The Moto G's standard 8GB allotment of internal storage (16GB on premium versions) is less impressive compared with the Moto X's base 16GB and 32GB options. The handset's CPU is a far cry from true powerhouse devices such as the Nexus 5 and Galaxy Note 3, both powered by 2.3GHz quad-core Snapdragon 800 chips, Qualcomm's finest slice of mobile silicon to date.
Software and interface
In my view the most compelling quality of the Moto G Google Play Edition is its status as a GPE device. As a result the phone ships straight out of the box running pure Android 4.4 KitKat. That trumps the original carrier and Motorola-branded version of the Moto G which, while promised, a KitKat upgrade (from Android 4.3 Jelly Bean) may take its sweet time reaching your device.
Of course just because the Moto G GPE flaunts Google's freshest version of its mobile operating system, it doesn't mean the phone brings all the company's bells and whistles to the table. For instance, the Moto G lacks the special Google Experience Launcher interface of the Nexus 5. Besides sporting larger application icons and an app tray with a bigger view (achieved by pulling out the widget tab), the Nexus 5 puts the Google Now advanced search in easy reach -- co-opting the leftmost home screen completely. That said you can just as quickly drop a Google Now widget to any of the Moto G GPE's five home screens.
Also absent from this version of the Moto G are Motorola's homegrown software tools and services. Specifically there's no Motorola Assist app, an evolution of the Smart Actions solution that graced the old Droid Razrs. I admit that Assist offers some handy abilities like automatically switching your phone to silent mode when it thinks you're in meetings or tucked into bed for the night. Still, it's not a make or break feature for me.
The same goes for the Motorola Migrate app which is designed to make switching to the Moto G from other handsets (both Android and iOS) less of a hassle. Since I'm in the Android camp myself, and as someone who is constantly moving from gadget to gadget, I prefer to transfer my digital baggage myself.
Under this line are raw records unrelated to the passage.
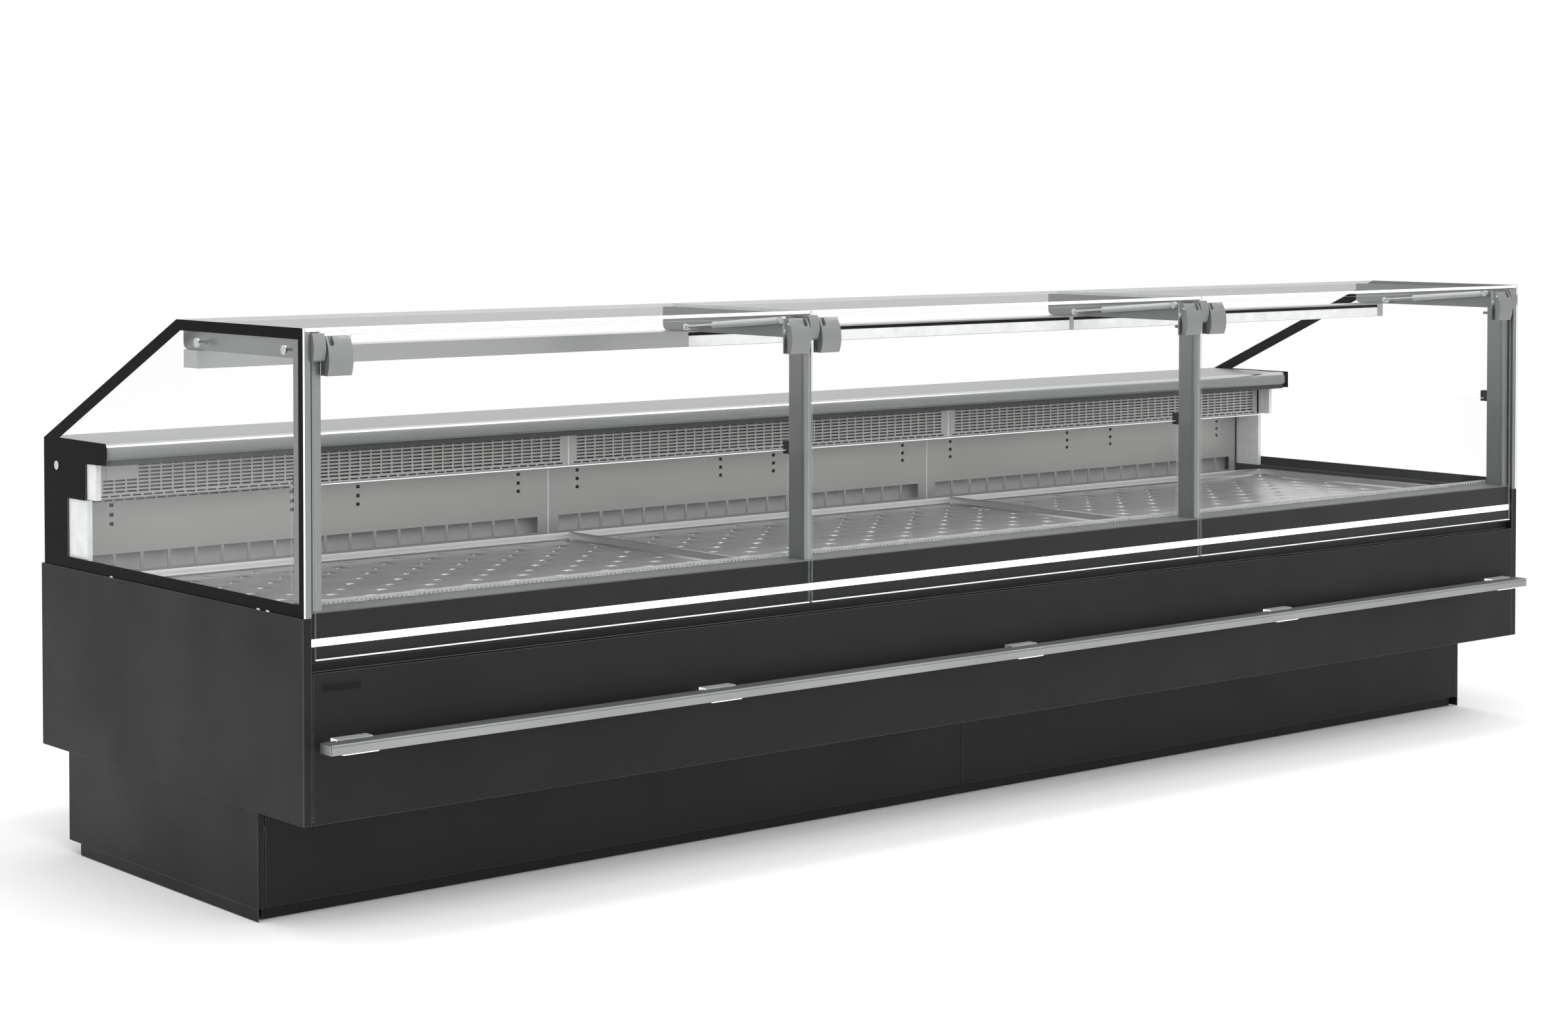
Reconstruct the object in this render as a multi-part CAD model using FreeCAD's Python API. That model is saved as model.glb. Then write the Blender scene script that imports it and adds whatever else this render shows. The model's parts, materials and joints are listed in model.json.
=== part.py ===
"""Refrigerated serve-over deli case, three 1250 mm modules long.

Frame: X runs along the case, Y from the customer side (-Y) to the staff side, Z up.
The origin is the centre of the overall footprint, on the floor. Lengths are in millimetres.
Depths are written as distances behind the case's front face, and the helpers turn them into Y.
"""
import FreeCAD, Part
import math
import os

V = FreeCAD.Vector
ALONG_X = V(1, 0, 0)
ALONG_Y = V(0, 1, 0)
UP = V(0, 0, 1)

# ---------------------------------------------------------------- driving dimensions
MODULE = 1250.0
MODULES = 3
END_WALL = 20.0
CASE_DEPTH = 1110.0
BUMPER_REACH = 55.0
CASE_TOP = 1174.0

LENGTH = MODULES * MODULE + 2 * END_WALL
HALF = LENGTH / 2
INNER = HALF - END_WALL
FRONT_Y = -(CASE_DEPTH + BUMPER_REACH) / 2 + BUMPER_REACH
JOINTS = [-MODULE / 2, MODULE / 2]
BAYS = [-MODULE, 0.0, MODULE]
BAY_NAMES = ["left", "middle", "right"]
GAP = 2.0
SHEET = 2.0

# Heights of the main levels
KICK_TOP = 26.0
BASE_TOP = 220.0
PANEL_TOP = 512.0
SIDE_TOP = 619.0
SILL_TOP = 629.0
ARM_BOTTOM = 1112.0
TOP_GLASS = 8.0
TOP_GLASS_BOTTOM = CASE_TOP - TOP_GLASS

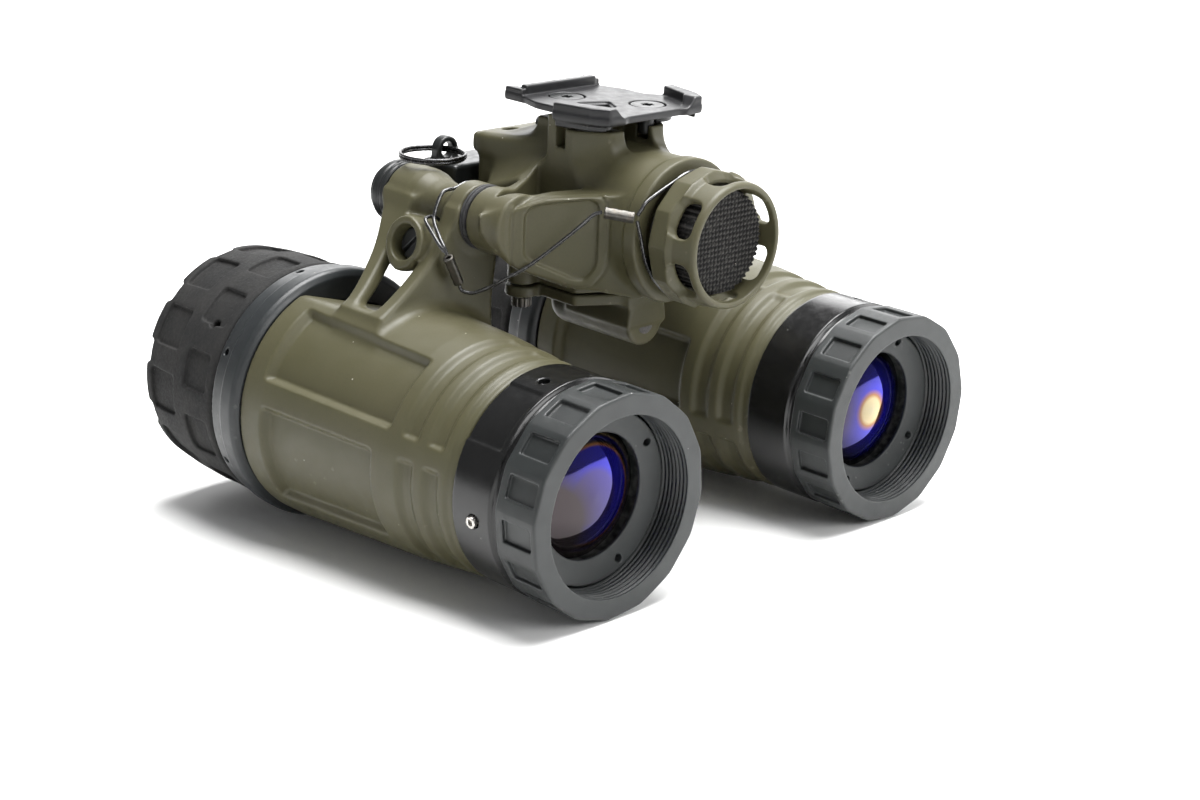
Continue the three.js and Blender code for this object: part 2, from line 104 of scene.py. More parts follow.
# ---- meshes ----
def signed_volume(mesh):
    mesh.calc_loop_triangles()
    corners = np.empty(len(mesh.loop_triangles) * 3, np.int32)
    mesh.loop_triangles.foreach_get("vertices", corners)
    points = np.empty(len(mesh.vertices) * 3)
    mesh.vertices.foreach_get("co", points)
    a, b, c = points.reshape(-1, 3)[corners.reshape(-1, 3)].transpose(1, 0, 2)
    return np.einsum("ij,ij->", a, np.cross(b, c)) / 6


def mesh_object(name, points, faces, look, body, to_part=TUBE_FRAME, normals=None, nodes=(), slot=None,
                crease=35):
    """A closed mesh given in mm, stored in metres with its faces turned outwards."""
    turn = np.array(to_part.to_3x3())
    placed = points @ turn.T + np.array(to_part.translation)
    mesh = bpy.data.meshes.new(name)
    mesh.from_pydata(placed, [], faces)
    if signed_volume(mesh) < 0:
        mesh.flip_normals()
    mesh.polygons.foreach_set("use_smooth", [True] * len(mesh.polygons))
    if normals is None:
        mesh.set_sharp_from_angle(angle=math.radians(crease))
    else:
        turned = normals @ turn.T
        turned /= np.linalg.norm(turned, axis=1)[:, None]
        mesh.normals_split_custom_set_from_vertices(turned)
    mesh.materials.append(look)
    piece = bpy.data.objects.new(name, mesh)
    bpy.context.collection.objects.link(piece)
    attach(piece, body)
    if nodes:
        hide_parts(*nodes)
    return piece


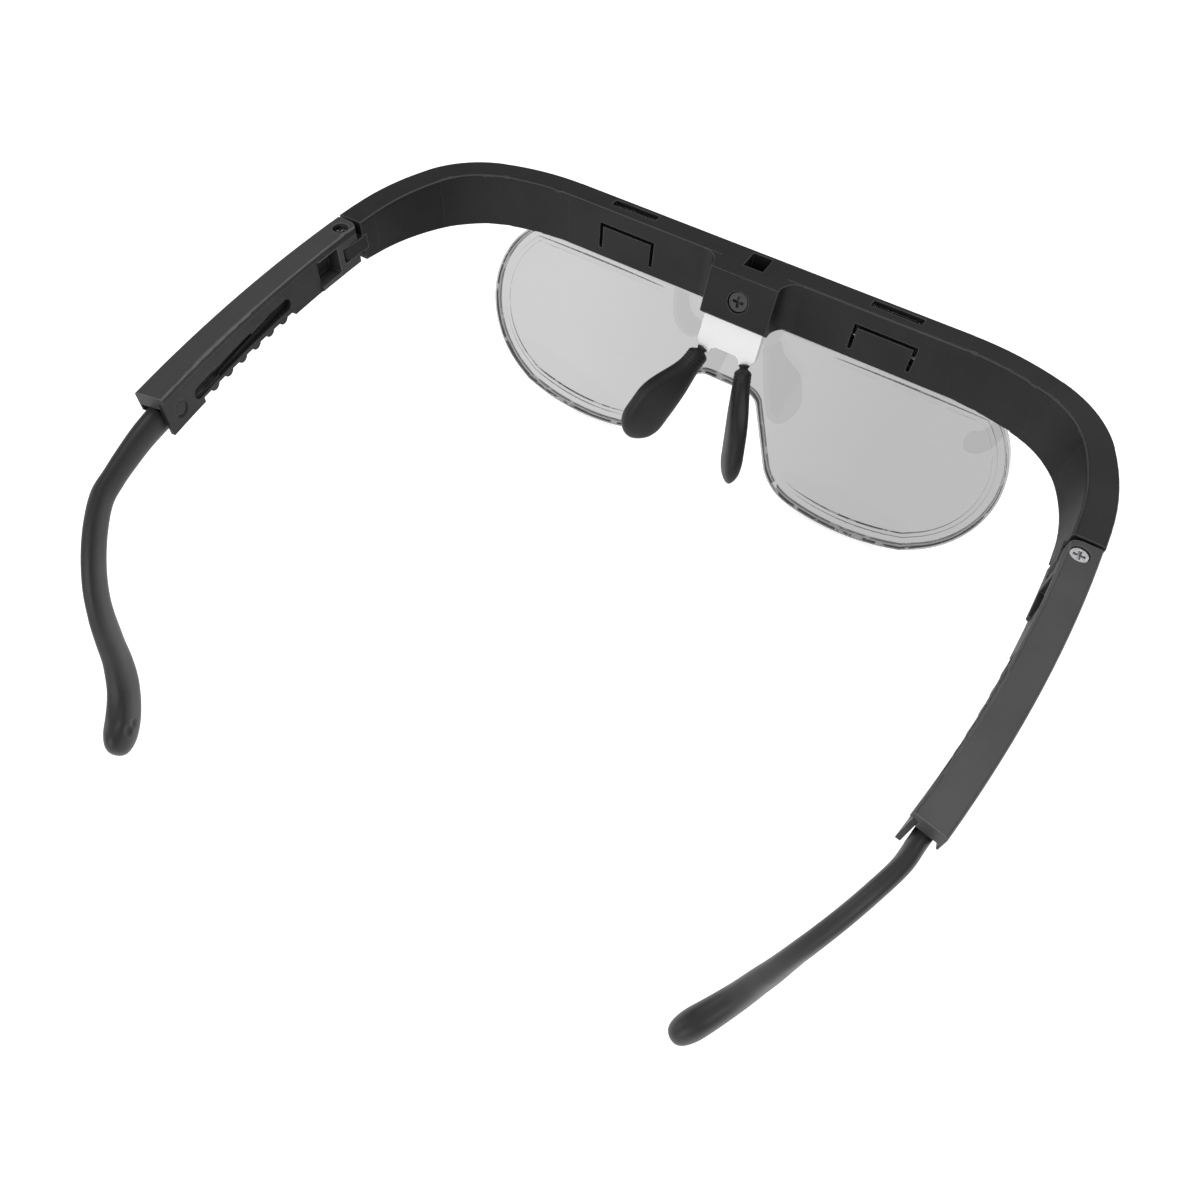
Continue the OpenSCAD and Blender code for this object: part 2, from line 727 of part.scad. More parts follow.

Just like my experience on the first Moto G, the camera on the Moto G GPE is a big letdown. The handset uses a 5-megapixel camera, which while capable of snapping images relatively quickly (in under a second), isn't what I'd call nimble. Unlike other smartphones which grab pictures almost instantly, the Moto G takes about half a second to mull things over before blinking its digital eye.
Additionally, the camera was prone to capturing blurry photos with soft details, regardless of whether I shot outdoors in bright sunshine, or inside.That said, colors were richly saturated and indoor shots properly exposed even with the fill-flash engaged.
One big difference between the Moto G GPE and its Motorola-branded counterpart is the camera app. While the original Moto G uses Motorola's own photo application, whose simple UI is, frankly, better-designed and much easier to operate, the Moto G GPE relies on the stock Android photography tool. Its tiny icons are tough to tap (at least with my big fingers) and the software's multi-level, semi-circle menu system confusing. Worse, there's no HDR mode, something Motorola's Moto G has. Still, the Moto G GPE lets you select picture resolution manually, a feature absent in the Motorola camera app.
Driving the Moto G Google Play Edition is a sluggish 1.2GHz quad-core Snapdragon 400 processor and low 1GB allotment of RAM. That said, the Moto X isn't exactly a speed demon either; at least when running admittedly artificial benchmark tests. The Moto G GPE Quadrant score of 8,526 was barely higher than what I squeezed out of the Moto X (8,519). Still, that's nowhere near what other flagship devices notched, such as the HTC One (12,194), Samsung Galaxy S4 (11,381), and Samsung Galaxy Note 3 (23,048).
Indeed, even with clean Android KitKat the Moto G felt a little late on the draw, whether opening applications, firing up the camera, or even powering on from an off position. Flipping through menus also lacked the instant snap I've come to expect from other (and a lot pricier) phones, such as the Nexus 5 and Sony Z Ultra Google Play Edition.
One area of performance where the Moto G Google Play Editon won't disappoint is run time. The device's 2,070 mAh battery cruised through the CNET Labs video playback battery drain test for a long 9 hours and 14 minutes before expiring. Oddly enough that's more perseverance than the first Moto G demonstrated on the same test (7 hours, 52 minutes).
It used to be the case that locating a quality, affordable yet unlocked Android device, at least one optimized for American shores, was a downright Herculean endeavor. My how times have changed, and for the better too. The Moto G GPE and previous Moto G, both of which start at a shockingly low $179 ($199 with 16GB of storage), would have been unthinkable just a few short years ago.
Whether or not the Moto G GPE is the 'droid you seek, really depends on how much you're willing to spend. It's low price is hard to pass up, especially for those sticking to a tight budget. There's simply no better pure Android deal around. Likewise, the Motorola-branded Moto G, which costs the same, makes more sense if you have no addiction to fresh, uncut Android.
Those who desire impressive components such as a powerful processor, sharper camera, and more engaging screen will be better served by splurging on either the Nexus 5 ($349) or the Motorola Moto X($399) for true mobile power.